Whatever the people in the world of Watchmen think they’ve built for themselves with their structures, prisons, and identities, the world has a way of warping it: be it the body of Mr. Shadow, or the attempts to give police some sense of protection by giving them masks, the indelible images of every consequential action in Watchmen continue to gather weight in “She Was Killed by Space Junk” – but without any semblance of release. The arrival of Laurie suggests some of that weight is about to be relieved in the next couple hours – but it also suggests a further complexity being added to the narrative of the series, which is beginning to feel the pressures of its many plot lines, subtle mysteries, and growing collection of references to the revered source material.
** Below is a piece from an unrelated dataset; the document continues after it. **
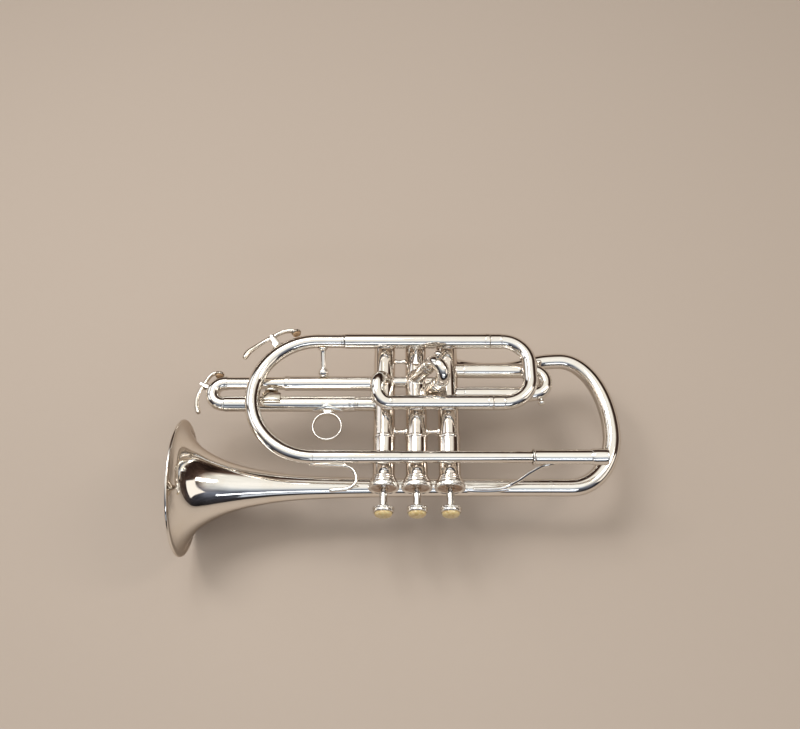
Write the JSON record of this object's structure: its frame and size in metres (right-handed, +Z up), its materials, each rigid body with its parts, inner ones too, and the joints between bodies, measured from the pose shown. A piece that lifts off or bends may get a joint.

Thanks to Smart, “She Was Killed by Space Junk” is able to hold onto the thread; but with characters like Lady Trieu and Dr. Manhattan still waiting to make their official entrances, it’s hard to imagine Watchmen adding anything to the pile, without losing something in translation. Admittedly, this series’ has swiftly defied – and exceeded – expectations, but the sudden integration of so much source material begs the question of whether Lindelof and company’s eyes are starting to get larger than their stomachs. Recent evidence suggests otherwise, but only time will tell whether this strange, winding road Watchmen is taking us down will pay off all these threads and ideas in the end.
Boy, that is a long and very straight blue dildo you have there, Laurie.
Fun fact: Kane’s father was the one who wrote the original anti-vigilante laws back in the 70’s. I’m sure that won’t have any importance later in the series.
Is Veidt making suits out of leathered human skin? Because that is definitely what it looks like.
Space Junk? SPACE JUNK.
There’s an interesting theory out there that Hooded Justice and Angela’s grandfather are the same person, which explains the intertwined noose symbolism.